2.4 Dans les circonstances actuelles, une deuxième résolution au Conseil de sécurité de l’ONU n’a pas de justification.

Ces raisons, qui vont au-delà des enjeux immédiats de la crise iraquienne - nous allons au-delà de la crise iraquienne, car quand nous défendons le Conseil de sécurité ; nous défendons un lieu de droit, mais quand nous défendons la méthode des inspecteurs, nous défendons aussi une méthode pour régler des conflits qui pourraient s’appliquer à d’autres pays. Et donc, cette cause-là est celle qui nous paraît, aujourd’hui, devoir s’imposer.

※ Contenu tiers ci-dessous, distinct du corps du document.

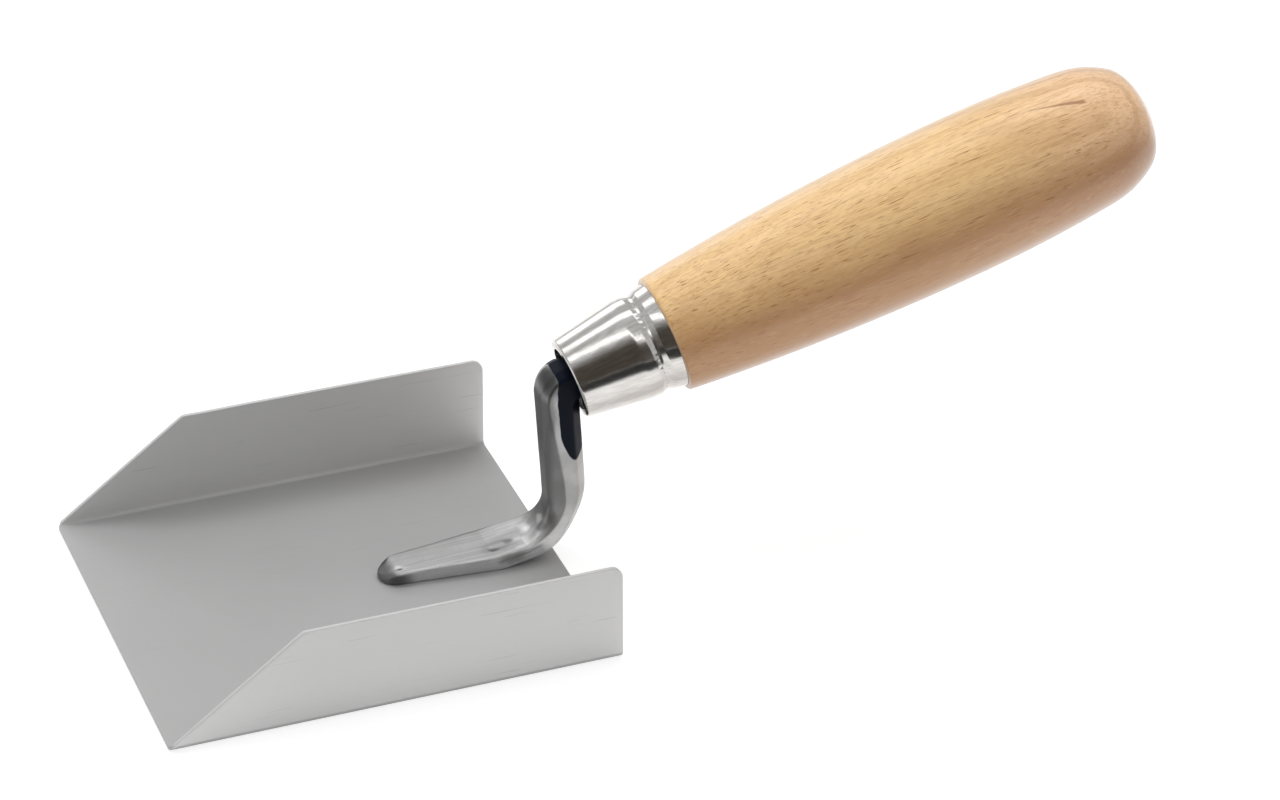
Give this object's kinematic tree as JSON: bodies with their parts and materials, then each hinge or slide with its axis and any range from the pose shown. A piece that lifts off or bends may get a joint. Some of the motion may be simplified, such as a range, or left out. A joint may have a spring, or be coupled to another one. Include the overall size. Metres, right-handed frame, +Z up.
{
  "type": "brick trowel",
  "caption": "Box trowel: flat folded steel pan with cut-back side walls, forged gooseneck shank, plated ferrule and a turned wooden handle, for placing mortar.",
  "frame": {"origin": "centre of the blade's flat underside", "axes": "+X from the blade towards the handle, +Y across the blade, +Z up out of the pan"},
  "size_m": [0.2651, 0.101, 0.1043],
  "materials": {
    "stainless_sheet": "fine satin grind along the blade",
    "forged_steel": "linished forging, dark scale left at the top of the neck",
    "weld_metal": "as welded",
    "plated_steel": "bright plated",
    "beech": "clear lacquer"
  },
  "bodies": {
    "root": {"blade": "stainless_sheet", "shank": "forged_steel", "spot_welds": "weld_metal", "ferrule": "plated_steel", "handle": "beech"}
  },
  "joints": []
}
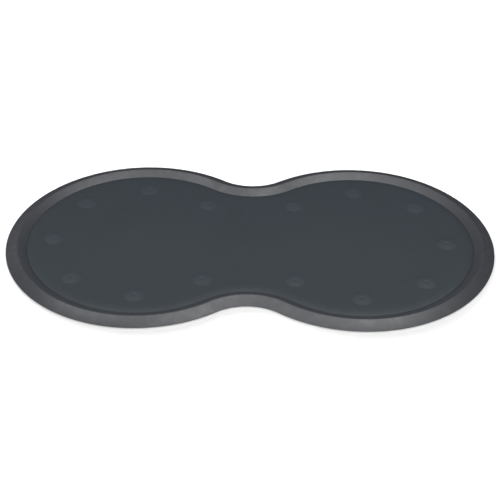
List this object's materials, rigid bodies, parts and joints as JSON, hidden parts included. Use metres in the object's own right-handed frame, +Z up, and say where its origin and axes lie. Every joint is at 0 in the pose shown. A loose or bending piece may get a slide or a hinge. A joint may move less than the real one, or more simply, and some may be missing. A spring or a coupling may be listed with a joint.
{
  "type": "anti fatigue mat",
  "caption": "Figure-eight standing mat with a bevelled border around a recessed, softly cushioned surface that carries rings of low round buttons.",
  "frame": {"origin": "on the floor under the middle of the mat", "axes": "+X along the mat's length from one lobe to the other, +Y across it, +Z up"},
  "size_m": [0.9128, 0.5094, 0.0117],
  "materials": {
    "border": "satin, fine moulded grain",
    "cover": "matt, fine pebbled texture",
    "button": "soft matt, smooth",
    "foam": "open-cell foam, matt",
    "base": "matt, non-slip pattern"
  },
  "bodies": {
    "root": {"border_rim": "border", "top_cover": "cover", "cushion_core": "foam", "base_sheet": "base", "left_button_1": "button", "left_button_2": "button", "left_button_3": "button", "left_button_4": "button", "left_button_5": "button", "left_button_6": "button", "left_button_7": "button", "right_button_1": "button", "right_button_2": "button", "right_button_3": "button", "right_button_4": "button", "right_button_5": "button", "right_button_6": "button", "right_button_7": "button"}
  },
  "joints": []
}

Une deuxième résolution par laquelle le Conseil de sécurité autoriserait le recours à la force ne saurait être justifiée alors que tous les moyens de parvenir au désarmement de l’Iraq dans la paix n’ont pas encore été explorés. Le projet déposé lundi 24 février par les Anglais, par les Américains et les Espagnols, formulé en des termes généraux, est bien une autorisation de recourir à la force. De la même manière que nous avons rejeté le recours automatique à l’usage de la force, la France, comme l’a dit le président de la République, rejette le recours automatique à cette deuxième résolution. C’est bien la raison pour laquelle nous ne soutiendrons pas cette initiative.

Cette position est partagée par une majorité des membres du Conseil de sécurité. Elle nous semble pouvoir être soutenue par l’essentiel de la communauté internationale. La déclaration tripartite franco-germano-russe, à laquelle s’est jointe la Chine, a permis à chacun de constater notre détermination. Nous avons préparé le moyen de renforcer les inspections comme méthode d’obtenir le désarmement de l’Iraq, sans être obligé de passer par la guerre. C’est ce qui nous anime et c’est pour cela que nous avons déposé ce mémorandum devant le Conseil. L’accueil qui a été fait à notre position le 14 février dernier par les autres membres du Conseil montre que celle-ci trouve un écho favorable.

Voilà la ligne qui est la nôtre. Voici, Monsieur le Président, Mesdames et Messieurs les Députés, quelle est la position du gouvernement français dans la crise iraquienne.

Plus que jamais, nous souhaitons progresser dans cette voie, celle du désarmement dans la paix, celle de la sagesse de la France./.